There must be many commands but i didnt found yet

1 Like

Hi,
Is there any update regarding the video stream from the uav-wifi apk, I am also trying to find a way to decode the video stream and process it further

Unfortunately i didn’t found anything. I’m resorting to make my own ip-cam using ESP32Cam, maybe if you want to know about control stuff you can visit my documentation here. Or let me know if you found anything interesting.

Hi! I found a solution to this problem. It’s actually a jpeg bitstream of data. In technicality, you need to provide your own headers and quantization tables and huffman tables. But its a 4:4:4 YCbCr data stream. In wireshark you’ll see a group of 1080 packets(They have counters with 00 marking start of streamed frame) along with a packet length less than 1080(final stream in frame). The data stream starts at 0x62 for each of the packets and all you have to do is clump them together, attach the right jpeg headers to the top and end code the stream with jpeg ender FFD9 to the end of the data and viola! Your system will recognize the jpeg stream correctly!

check it out by running this example github. The .jsons are example packets I intercepted from wireshark from the drone. There’s both a still image example and a video example.
(GitHub - JadanPoll/DroneUAVHack: Decoding the stream of a UAV Drone)

Hello, I am a university student studying software engineering. I am using the same drone and application, and I have started a project on this topic. I would like to learn more and get in touch with you via email or social media. First of all, I am curious about the type of encoding because, in its current form, I cannot see the start and end format of the JPEG file after decoding it. I would appreciate it if we could get in touch and you could help me out.

1 Like

hello, after seeing all this comments i think i should restart this project. and if you want to get in touch with me you can find my github and twitter with the same username.

Hi Emirhan, thanks for reaching out. Wherever you’re studying from I’m glad to hear you’ve taken an interest in this project.
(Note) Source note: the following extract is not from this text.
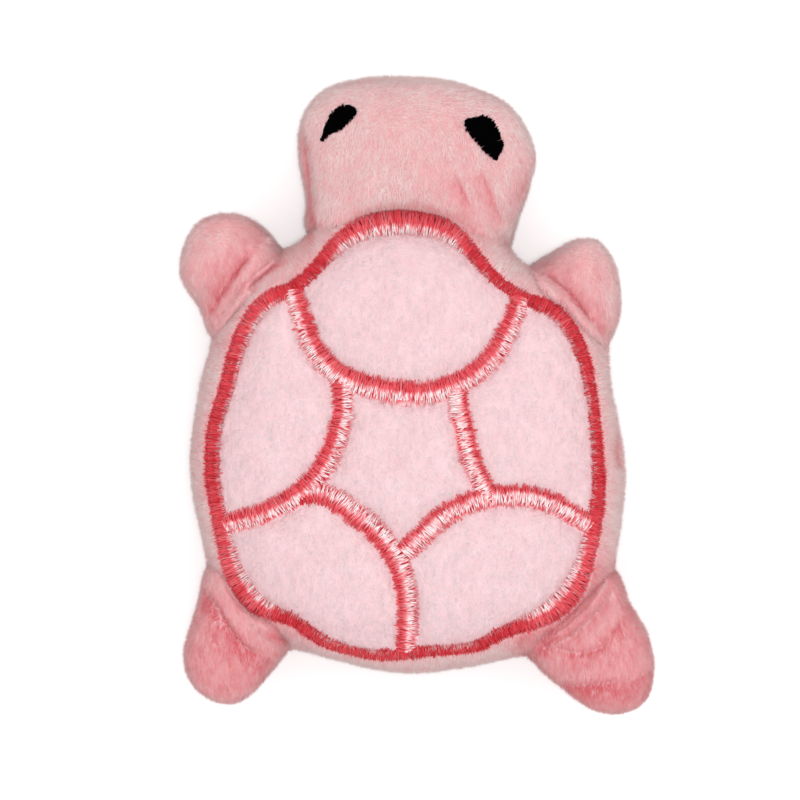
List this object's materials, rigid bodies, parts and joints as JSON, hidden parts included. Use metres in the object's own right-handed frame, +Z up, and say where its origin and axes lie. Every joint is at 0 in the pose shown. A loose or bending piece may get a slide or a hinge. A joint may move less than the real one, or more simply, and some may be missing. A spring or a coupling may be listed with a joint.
{
  "type": "squeaky plush dog toy",
  "caption": "Plush turtle dog toy lying on its belly, with an embroidered quilted shell over a squeaker, and a soft head and legs that flex at their roots.",
  "frame": {"origin": "on the floor, under the middle of the toy as it lies on its belly", "axes": "+Y runs from the rear to the head, +Z is up through the shell, +X is on the right when the toy is seen from above with its head up"},
  "size_m": [0.1044, 0.1402, 0.036],
  "materials": {
    "plush": "short pink polyester plush, soft sheen",
    "shell_plush": "shorter pale pink polyester plush, quilted",
    "pink_thread": "glossy rayon embroidery thread in satin stitch",
    "black_thread": "glossy black embroidery thread in satin stitch",
    "sewing_thread": "pink polyester sewing thread",
    "stuffing": "white polyester fibre stuffing",
    "bulb_plastic": "blow-moulded natural polyethylene",
    "housing_plastic": "injection-moulded white polypropylene",
    "reed_film": "thin polyester film"
  },
  "bodies": {
    "torso": {"torso_back_panel": "plush", "torso_belly_panel": "plush", "torso_lower_stuffing": "stuffing", "torso_upper_stuffing": "stuffing", "squeaker_bulb": "bulb_plastic", "squeaker_housing": "housing_plastic", "squeaker_reed_block": "housing_plastic", "closing_stitch": "sewing_thread"},
    "crown": {"shell_panel": "shell_plush", "border_stitch": "pink_thread", "neck_scute_stitch": "pink_thread", "left_scute_stitch": "pink_thread", "right_scute_stitch": "pink_thread", "rear_right_scute_stitch": "pink_thread", "rear_left_scute_stitch": "pink_thread"},
    "head": {"head_top_panel": "plush", "head_under_panel": "plush", "head_stuffing": "stuffing", "left_eye": "black_thread", "right_eye": "black_thread"},
    "front_left_leg": {"front_left_leg_top_panel": "plush", "front_left_leg_under_panel": "plush", "front_left_leg_stuffing": "stuffing"},
    "front_right_leg": {"front_right_leg_top_panel": "plush", "front_right_leg_under_panel": "plush", "front_right_leg_stuffing": "stuffing"},
    "rear_left_leg": {"rear_left_leg_top_panel": "plush", "rear_left_leg_under_panel": "plush", "rear_left_leg_stuffing": "stuffing"},
    "rear_right_leg": {"rear_right_leg_top_panel": "plush", "rear_right_leg_under_panel": "plush", "rear_right_leg_stuffing": "stuffing"},
    "reed": {"squeaker_reed": "reed_film"}
  },
  "joints": [
    {"name": "squeeze", "type": "slide", "parent": "torso", "child": "crown", "axis": [0, 0, -1], "range_m": [0, 0.006], "stiffness_N_per_m": 250, "springref_m": -0.0005, "deforming": ["torso_upper_stuffing", "squeaker_bulb"]},
    {"name": "head_nod", "type": "hinge", "parent": "torso", "child": "head", "pos_m": [0, 0.038, 0.015], "axis": [1, 0, 0], "range_deg": [-15, 15], "stiffness_Nm_per_rad": 0.1},
    {"name": "front_left_leg_flap", "type": "hinge", "parent": "torso", "child": "front_left_leg", "pos_m": [-0.037, 0.025, 0.015], "axis": [0.6293, 0.7771, 0], "range_deg": [-15, 15], "stiffness_Nm_per_rad": 0.05},
    {"name": "front_right_leg_flap", "type": "hinge", "parent": "torso", "child": "front_right_leg", "pos_m": [0.0345, 0.0195, 0.015], "axis": [0.766, -0.6428, 0], "range_deg": [-15, 15], "stiffness_Nm_per_rad": 0.05},
    {"name": "rear_left_leg_flap", "type": "hinge", "parent": "torso", "child": "rear_left_leg", "pos_m": [-0.038, -0.048, 0.015], "axis": [-0.848, 0.5299, 0], "range_deg": [-15, 15], "stiffness_Nm_per_rad": 0.05},
    {"name": "rear_right_leg_flap", "type": "hinge", "parent": "torso", "child": "rear_right_leg", "pos_m": [0.0355, -0.0475, 0.015], "axis": [-0.766, -0.6428, 0], "range_deg": [-15, 15], "stiffness_Nm_per_rad": 0.05},
    {"name": "reed_flex", "type": "hinge", "parent": "torso", "child": "reed", "pos_m": [-0.00155, -0.012, 0.0065], "axis": [0, 1, 0], "range_deg": [-2, 6], "stiffness_Nm_per_rad": 0.0001}
  ]
}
It had been a delightful haunt for me for days when I came across it. How much do you know about the JPEG specification and how JPEG files work? Sending headers and quantization and Huffman tables is highly redundant as the data need only contain the SOS(Start of actaully data scan) if the source and the destination are both already fully aware of the nature and format specification of the data its receiving. You wont find the typical FF D8 and FF D9 markers in it as such but that is not necessary to decode JPEG

I think you should start over again

Hi Zeroday00, I can’t say I’m very advanced at the moment; I’m still in the learning phase. I want to learn and be able to achieve things alongside my project. I captured packets from my drone using Kali Linux and a Wi-Fi card, resulting in .cap, .csv, and .netxml files. The goal of my project is to manipulate the drone while it’s flying and capture images. I opened the .cap file with Wireshark, filtered for UDP, and converted the data to .json. The .json file created from the code provided, such as 0x30c4, displayed videos or photos without issues. However, my own .json file displayed lines in the video when it was played. Additionally, I want to learn how to identify the type of encoding used in the UDP hexadecimal code fragments within the .json file and decode it to see the JPEG start (ffd8) and end (ffd9) markers directly. Understanding this will help me better comprehend the content of the communication and achieve my goal

This is a great project to learn and you are off to a good start. In case anyone would find it helpful I will share a bit about my learning process. One way reverse-engineer enthusiasts decode full industry NES and GBA game devices is by firing bits into memory locations and observing the results. It’s easier than simply observing the image stream data due to the sheer complexity and entropy of states the stream bits could be in(Was very very fun). Initially while attempting to decode I applied the same to single complete frames of the byte stream and observed how image changes are made on the Wifi UAV app. Then I collected my data
1.Changing certain bits alters brightness or darkness(sometimes completely dark other times completely white)
2. Changing other bits alters the intensity of the green or pink component(however a lot rarer and few and even further between)
3. Changing other bits seems to delete a ‘pixel’ and cause a tearing shift in subsequent rendered parts of the image
4. If the ‘pixel’ didn’t delete the ‘pixel’ itself appears to be distorted
5. These ‘pixels’ are not in fact pixels but blocks
6. The FF bit would break the Wifi UAV App on IOS and force an exit on the app

Eventually, you discover this is statistically similar to how JPEG images work. The usual Huffman, Quantization and Chrominance tables are not transmitted in the UDP stream. To read the data on your desktop you’d have to create your headers. That was why I had to write the program in my github. It simply puts the stream in a .jpg readable format, not by manipulating the raw data but by prepending the appropriate headers and mathematical values to the top. As you observed “it works” but it still glitches with lines when playing back videos on some frames. Whether it’s ‘Bad Frames’ which should be dropped or my algorithm needs some tweaking on the mathematical tables it uses or some odd combination of both, the final solution could still further be improved.

The flying and drone manipulation part is orders of magnitude easier however, you have maybe already realized that

1 Like

I am reviewing the code and trying to understand what it does step by step. I have learned the Huffman algorithm and have an intermediate understanding of the JPEG algorithm, but I couldn’t make sense of this code. Could you help me understand the code?